Work out how many lines in the data hold the word "this", and reply with that number only.
>> START PROVIDED ENTRIES
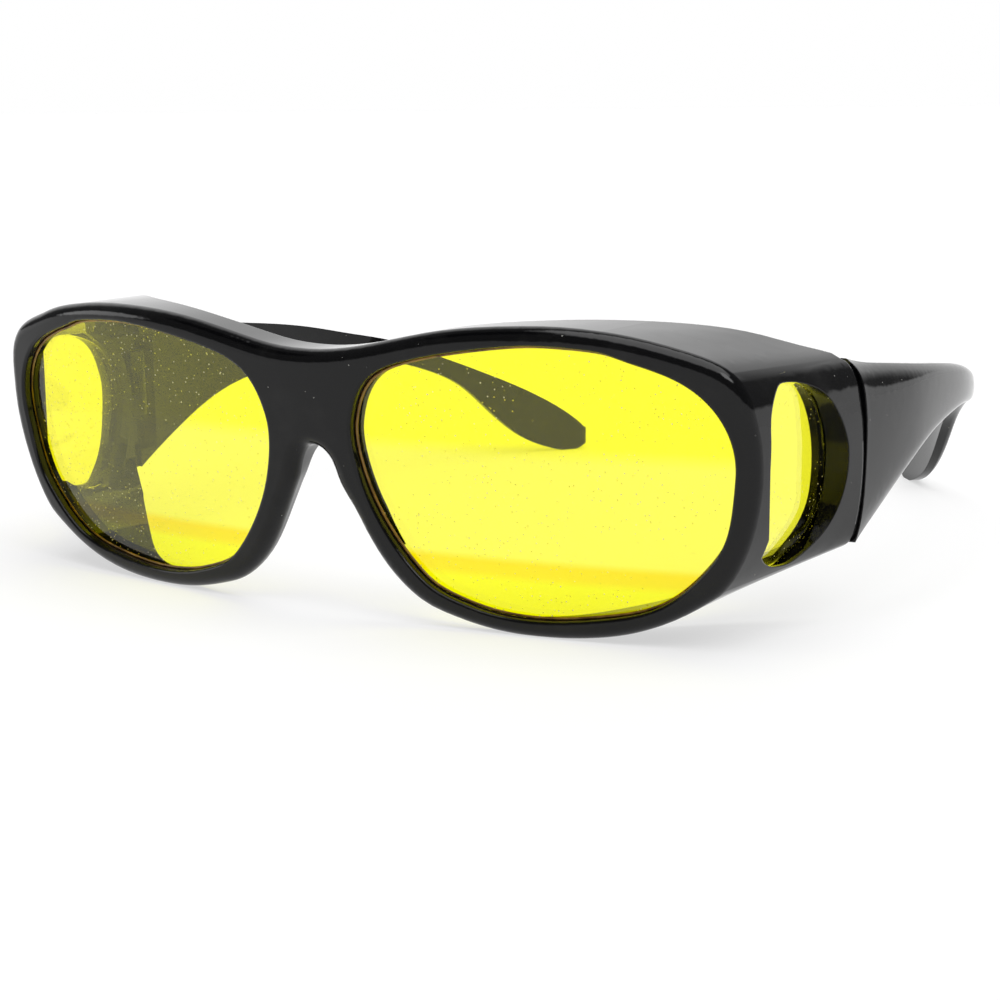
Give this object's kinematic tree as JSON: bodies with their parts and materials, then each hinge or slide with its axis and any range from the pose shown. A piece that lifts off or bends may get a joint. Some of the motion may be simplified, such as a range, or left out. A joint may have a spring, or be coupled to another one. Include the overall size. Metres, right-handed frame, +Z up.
{
  "type": "fitover sunglasses",
  "caption": "Gloss black wraparound fitover sunglasses with yellow lenses, side windows in deep side shields, and folding temples.",
  "frame": {"origin": "on the floor, under the middle of the overall box", "axes": "+X to the right as seen from the front of the glasses, +Y from the lenses back along the temples, +Z up"},
  "size_m": [0.154, 0.1648, 0.0481],
  "materials": {
    "frame_black": "gloss",
    "lens_yellow": "clear yellow",
    "screw_steel": "satin"
  },
  "bodies": {
    "front": {"front_frame": "frame_black", "right_lens": "lens_yellow", "left_lens": "lens_yellow", "right_side_lens": "lens_yellow", "left_side_lens": "lens_yellow", "right_hinge_screw": "screw_steel", "left_hinge_screw": "screw_steel"},
    "right_arm": {"right_temple": "frame_black"},
    "left_arm": {"left_temple": "frame_black"}
  },
  "joints": [
    {"name": "right_temple_fold", "type": "hinge", "parent": "front", "child": "right_arm", "pos_m": [0.0714, -0.03927, 0.0283], "axis": [0, 0, 1], "range_deg": [0, 80]},
    {"name": "left_temple_fold", "type": "hinge", "parent": "front", "child": "left_arm", "pos_m": [-0.0714, -0.03927, 0.0283], "axis": [0, 0, -1], "range_deg": [0, 70]}
  ]
}
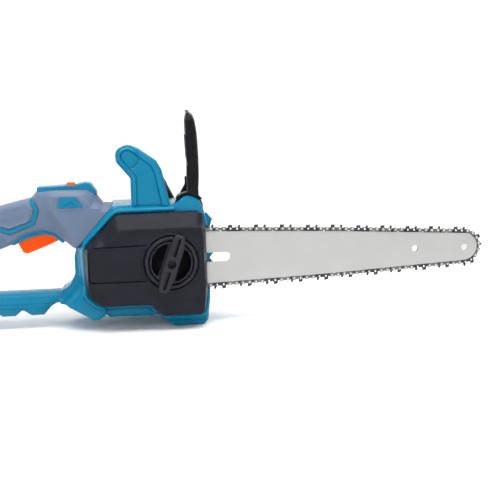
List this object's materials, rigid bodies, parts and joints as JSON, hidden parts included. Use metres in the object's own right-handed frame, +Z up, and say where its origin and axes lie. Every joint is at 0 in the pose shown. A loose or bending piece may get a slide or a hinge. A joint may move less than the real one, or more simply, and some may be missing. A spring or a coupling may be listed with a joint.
{
  "type": "battery chainsaw",
  "caption": "Cordless chainsaw with a side-mounted guide bar, top front handle, hand guard, closed rear handle, tool-less bar clamp and slide-on rear battery pack.",
  "frame": {"origin": "centre of the front foot's underside, on the plane of the floor and on the parting plane of the housing halves", "axes": "+X along the bar towards its nose, +Y to the user's left (the bar is on the right, at -Y), +Z up"},
  "size_m": [0.8099, 0.1667, 0.2655],
  "materials": {
    "teal_plastic": "satin moulded, fine texture",
    "grey_overmold": "soft-touch, matt",
    "black_plastic": "fine spark texture",
    "handle_black": "fine texture",
    "orange_plastic": "satin",
    "bar_steel": "satin, ground lengthways",
    "chain_steel": "blued and oiled",
    "steel": "turned",
    "aluminium": "die cast",
    "brass": "turned",
    "tank_plastic": "milky, translucent",
    "hose_rubber": "matt",
    "cell_wrap": "shrink wrap",
    "board": "solder mask"
  },
  "bodies": {
    "saw_body": {"housing_right": "teal_plastic", "housing_left": "teal_plastic", "front_foot": "teal_plastic", "grip_overmold_right": "grey_overmold", "grip_overmold_left": "grey_overmold", "handle_top_cap": "teal_plastic", "trigger_pin": "steel", "trigger_spring": "steel", "switch_module": "black_plastic", "front_handle_arm": "teal_plastic", "front_handle_tube": "handle_black", "guard_pin_right": "steel", "guard_pin_left": "steel", "brake_spring": "steel", "brake_band": "chain_steel", "guide_bar": "bar_steel", "nose_rivet": "steel", "saw_chain": "chain_steel", "chain_catcher": "aluminium", "bumper_spikes": "teal_plastic", "shaft_bearing_front": "steel", "shaft_bearing_rear": "steel", "gear_plate": "aluminium", "motor_stator": "chain_steel", "motor_windings": "brass", "motor_bearing_front": "steel", "motor_bearing_rear": "steel", "oil_tank": "tank_plastic", "oil_hose": "hose_rubber", "oil_filter": "brass", "oil_pump_body": "aluminium", "bar_stud": "steel", "controller_board": "board", "power_lead": "hose_rubber", "terminal_block": "black_plastic"},
    "trigger": {"trigger": "orange_plastic"},
    "lock_off": {"lock_off_button": "orange_plastic"},
    "hand_guard": {"hand_guard": "handle_black"},
    "side_cover": {"side_cover": "black_plastic"},
    "tension_dial": {"tension_dial": "black_plastic", "tension_cam": "steel"},
    "clamp_knob": {"clamp_knob": "black_plastic", "clamp_nut": "brass"},
    "drive_shaft": {"drive_shaft": "steel", "drive_sprocket": "chain_steel", "brake_drum": "chain_steel", "drive_gear": "steel", "pump_worm": "brass"},
    "motor_rotor": {"motor_rotor": "chain_steel", "motor_shaft": "steel", "motor_fan": "black_plastic"},
    "pump_plunger": {"oil_pump_plunger": "steel"},
    "nose_sprocket": {"nose_sprocket": "chain_steel"},
    "oil_cap": {"oil_cap": "black_plastic"},
    "battery_pack": {"battery_case": "black_plastic", "battery_face": "black_plastic", "battery_cell_block": "cell_wrap", "battery_terminals": "brass"},
    "battery_latch": {"battery_latch": "orange_plastic"}
  },
  "joints": [
    {"name": "trigger_pivot", "type": "hinge", "parent": "saw_body", "child": "trigger", "pos_m": [-0.163, 0, 0.129], "axis": [0, 1, 0], "range_deg": [0, 8], "stiffness_Nm_per_rad": 0.6, "springref_deg": -8.59},
    {"name": "lock_off_slide", "type": "slide", "parent": "saw_body", "child": "lock_off", "axis": [1, 0, 0], "range_m": [0, 0.005], "stiffness_N_per_m": 300, "springref_m": -0.003},
    {"name": "guard_pivot", "type": "hinge", "parent": "saw_body", "child": "hand_guard", "pos_m": [0.003, 0, 0.1475], "axis": [0, 1, 0], "range_deg": [0, 24]},
    {"name": "cover_lift_off", "type": "slide", "parent": "saw_body", "child": "side_cover", "axis": [0, -1, 0], "range_m": [0, 0.07]},
    {"name": "dial_turn", "type": "hinge", "parent": "side_cover", "child": "tension_dial", "pos_m": [-0.022, -0.057, 0.0845], "axis": [0, 1, 0], "range_deg": [0, 300]},
    {"name": "knob_turn", "type": "hinge", "parent": "side_cover", "child": "clamp_knob", "pos_m": [-0.022, -0.064, 0.0845], "axis": [0, 1, 0], "continuous": true},
    {"name": "shaft_spin", "type": "hinge", "parent": "saw_body", "child": "drive_shaft", "pos_m": [-0.08535, -0.03, 0.085], "axis": [0, 1, 0], "continuous": true},
    {"name": "rotor_spin", "type": "hinge", "parent": "saw_body", "child": "motor_rotor", "pos_m": [-0.06148, 0.016, 0.10887], "axis": [0, 1, 0], "continuous": true},
    {"name": "pump_spin", "type": "hinge", "parent": "saw_body", "child": "pump_plunger", "pos_m": [-0.09685, -0.0212, 0.07], "axis": [0, 0, 1], "continuous": true},
    {"name": "nose_spin", "type": "hinge", "parent": "saw_body", "child": "nose_sprocket", "pos_m": [0.362, -0.036, 0.085], "axis": [0, 1, 0], "continuous": true},
    {"name": "oil_cap_turn", "type": "hinge", "parent": "saw_body", "child": "oil_cap", "pos_m": [-0.011, 0.05, 0.046], "axis": [0, 1, 0], "range_deg": [-270, 0]},
    {"name": "battery_slide", "type": "slide", "parent": "saw_body", "child": "battery_pack", "axis": [0, 0, 1], "range_m": [0, 0.12]},
    {"name": "latch_press", "type": "slide", "parent": "battery_pack", "child": "battery_latch", "axis": [1, 0, 0], "range_m": [0, 0.003], "stiffness_N_per_m": 400, "springref_m": -0.003}
  ],
  "couplings": [
    {"joint": "rotor_spin", "follows": "shaft_spin", "ratio": -3.5},
    {"joint": "nose_spin", "follows": "shaft_spin", "ratio": 0.875},
    {"joint": "pump_spin", "follows": "shaft_spin", "ratio": 0.0625}
  ]
}
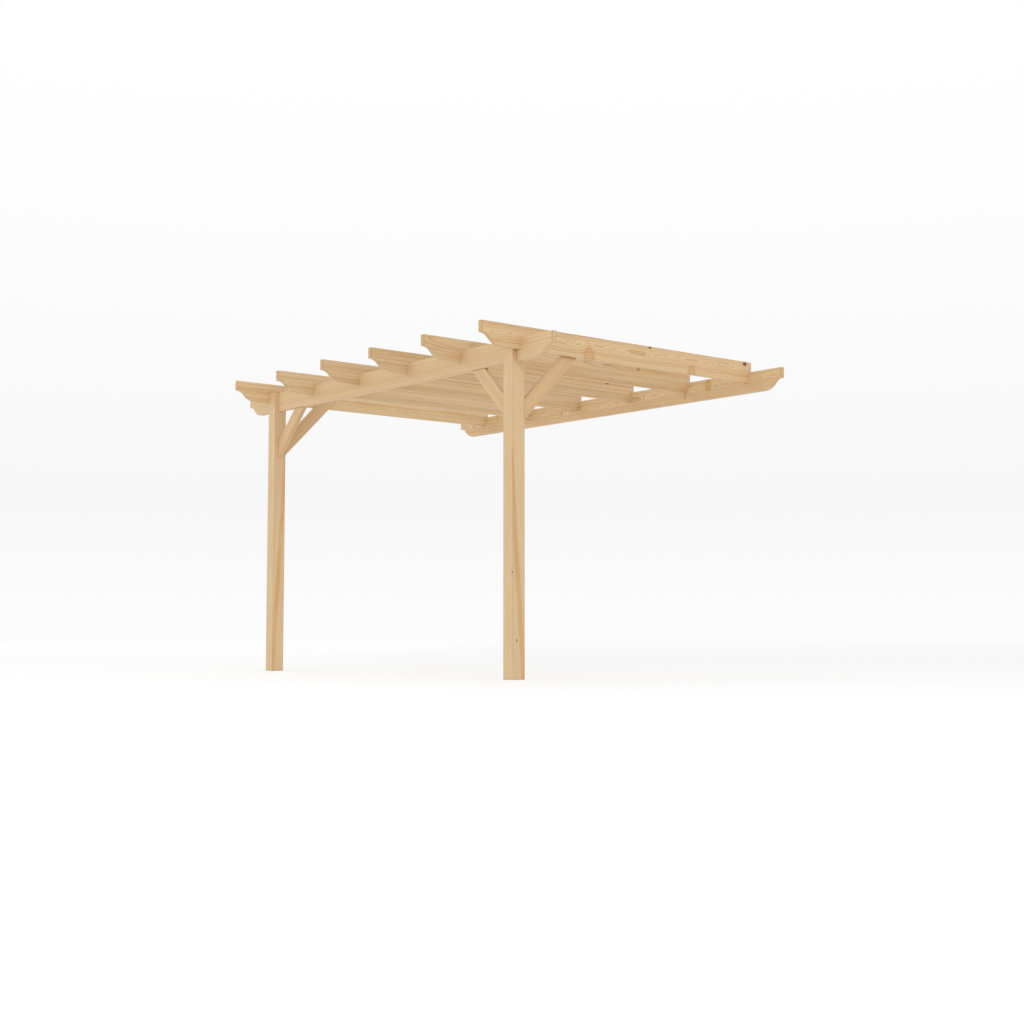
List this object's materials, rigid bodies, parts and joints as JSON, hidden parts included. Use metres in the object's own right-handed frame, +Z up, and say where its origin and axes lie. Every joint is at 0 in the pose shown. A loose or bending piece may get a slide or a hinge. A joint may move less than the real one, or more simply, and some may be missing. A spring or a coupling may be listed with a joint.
{
  "type": "wall-mounted wooden pergola",
  "caption": "Lean-to garden pergola: two forked posts and a front beam carry notched rafters that run back to a wall beam, with ogee timber ends and knee braces.",
  "frame": {"origin": "middle of the wall beam's back face, which bolts to the wall; the ground is 2.0275 m below it", "axes": "+X along the wall, to the right seen from the garden; +Y towards the wall; +Z up"},
  "size_m": [3.6, 2.4, 2.1725],
  "materials": {
    "planed_softwood": "planed, untreated, matt"
  },
  "bodies": {
    "root": {"front_beam": "planed_softwood", "wall_beam": "planed_softwood", "left_post": "planed_softwood", "right_post": "planed_softwood", "left_beam_brace": "planed_softwood", "right_beam_brace": "planed_softwood", "left_rafter_brace": "planed_softwood", "right_rafter_brace": "planed_softwood", "rafter_1": "planed_softwood", "rafter_2": "planed_softwood", "rafter_3": "planed_softwood", "rafter_4": "planed_softwood", "rafter_5": "planed_softwood", "rafter_6": "planed_softwood"}
  },
  "joints": []
}
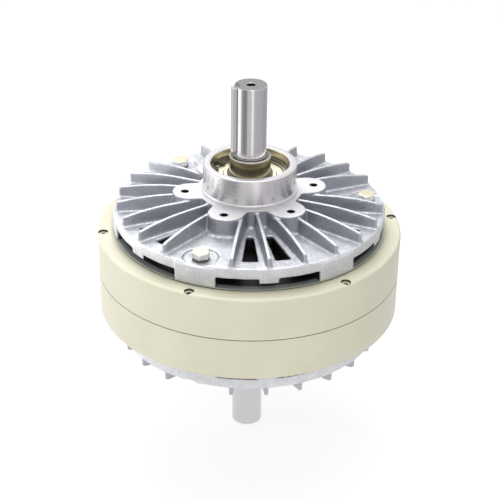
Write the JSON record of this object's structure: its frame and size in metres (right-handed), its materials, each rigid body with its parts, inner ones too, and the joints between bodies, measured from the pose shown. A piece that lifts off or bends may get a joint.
>> END PROVIDED ENTRIES
= FULL OUTPUT =
4